— start of SUPPLIED DATA —

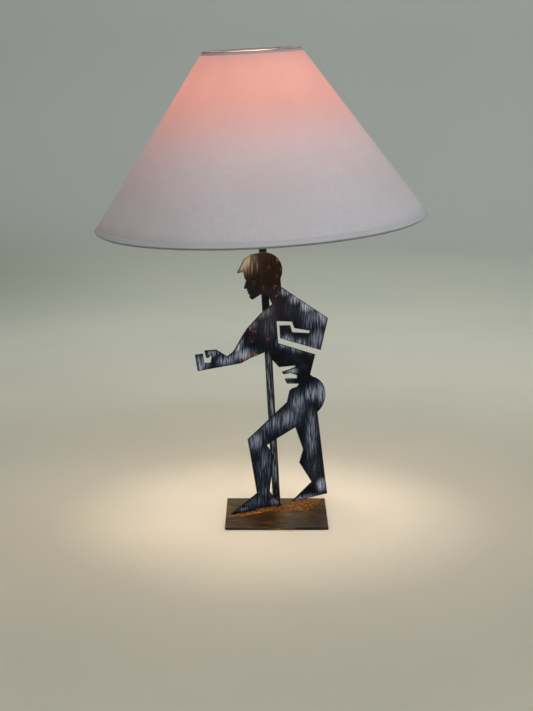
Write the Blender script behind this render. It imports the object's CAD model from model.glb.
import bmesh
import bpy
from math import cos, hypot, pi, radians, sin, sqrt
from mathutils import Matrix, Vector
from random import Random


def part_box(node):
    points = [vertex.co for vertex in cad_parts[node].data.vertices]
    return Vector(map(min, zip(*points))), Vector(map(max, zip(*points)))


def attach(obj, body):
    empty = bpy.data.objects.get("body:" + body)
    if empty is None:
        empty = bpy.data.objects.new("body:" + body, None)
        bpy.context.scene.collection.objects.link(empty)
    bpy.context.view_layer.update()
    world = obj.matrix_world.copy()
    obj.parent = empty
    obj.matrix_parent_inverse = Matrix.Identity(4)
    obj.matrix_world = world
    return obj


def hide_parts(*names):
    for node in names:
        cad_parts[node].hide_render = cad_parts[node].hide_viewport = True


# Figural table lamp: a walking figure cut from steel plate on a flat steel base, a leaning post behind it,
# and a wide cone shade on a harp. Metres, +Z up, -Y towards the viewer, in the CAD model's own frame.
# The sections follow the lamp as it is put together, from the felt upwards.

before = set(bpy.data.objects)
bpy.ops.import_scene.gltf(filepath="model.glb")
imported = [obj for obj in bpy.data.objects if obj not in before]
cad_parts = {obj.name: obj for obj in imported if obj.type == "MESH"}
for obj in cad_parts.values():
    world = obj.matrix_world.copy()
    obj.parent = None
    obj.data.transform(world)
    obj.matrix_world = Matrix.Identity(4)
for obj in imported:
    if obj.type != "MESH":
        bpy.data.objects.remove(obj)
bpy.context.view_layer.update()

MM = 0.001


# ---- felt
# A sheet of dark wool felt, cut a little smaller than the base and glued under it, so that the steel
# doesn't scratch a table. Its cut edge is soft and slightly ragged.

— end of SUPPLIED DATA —

== EXERCISE REQUIREMENTS ==
Take the listing above and set it down exactly.

== SOLUTION ==
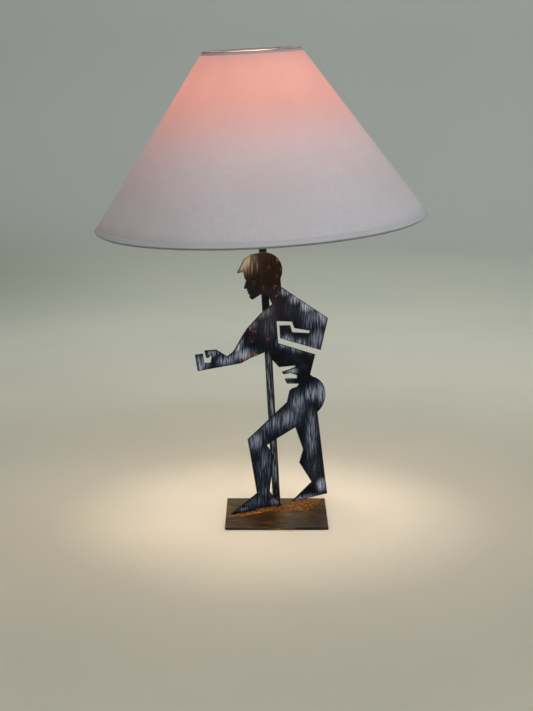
Write the Blender script behind this render. It imports the object's CAD model from model.glb.
import bmesh
import bpy
from math import cos, hypot, pi, radians, sin, sqrt
from mathutils import Matrix, Vector
from random import Random


def part_box(node):
    points = [vertex.co for vertex in cad_parts[node].data.vertices]
    return Vector(map(min, zip(*points))), Vector(map(max, zip(*points)))


def attach(obj, body):
    empty = bpy.data.objects.get("body:" + body)
    if empty is None:
        empty = bpy.data.objects.new("body:" + body, None)
        bpy.context.scene.collection.objects.link(empty)
    bpy.context.view_layer.update()
    world = obj.matrix_world.copy()
    obj.parent = empty
    obj.matrix_parent_inverse = Matrix.Identity(4)
    obj.matrix_world = world
    return obj


def hide_parts(*names):
    for node in names:
        cad_parts[node].hide_render = cad_parts[node].hide_viewport = True


# Figural table lamp: a walking figure cut from steel plate on a flat steel base, a leaning post behind it,
# and a wide cone shade on a harp. Metres, +Z up, -Y towards the viewer, in the CAD model's own frame.
# The sections follow the lamp as it is put together, from the felt upwards.

before = set(bpy.data.objects)
bpy.ops.import_scene.gltf(filepath="model.glb")
imported = [obj for obj in bpy.data.objects if obj not in before]
cad_parts = {obj.name: obj for obj in imported if obj.type == "MESH"}
for obj in cad_parts.values():
    world = obj.matrix_world.copy()
    obj.parent = None
    obj.data.transform(world)
    obj.matrix_world = Matrix.Identity(4)
for obj in imported:
    if obj.type != "MESH":
        bpy.data.objects.remove(obj)
bpy.context.view_layer.update()

MM = 0.001


# ---- felt
# A sheet of dark wool felt, cut a little smaller than the base and glued under it, so that the steel
# doesn't scratch a table. Its cut edge is soft and slightly ragged.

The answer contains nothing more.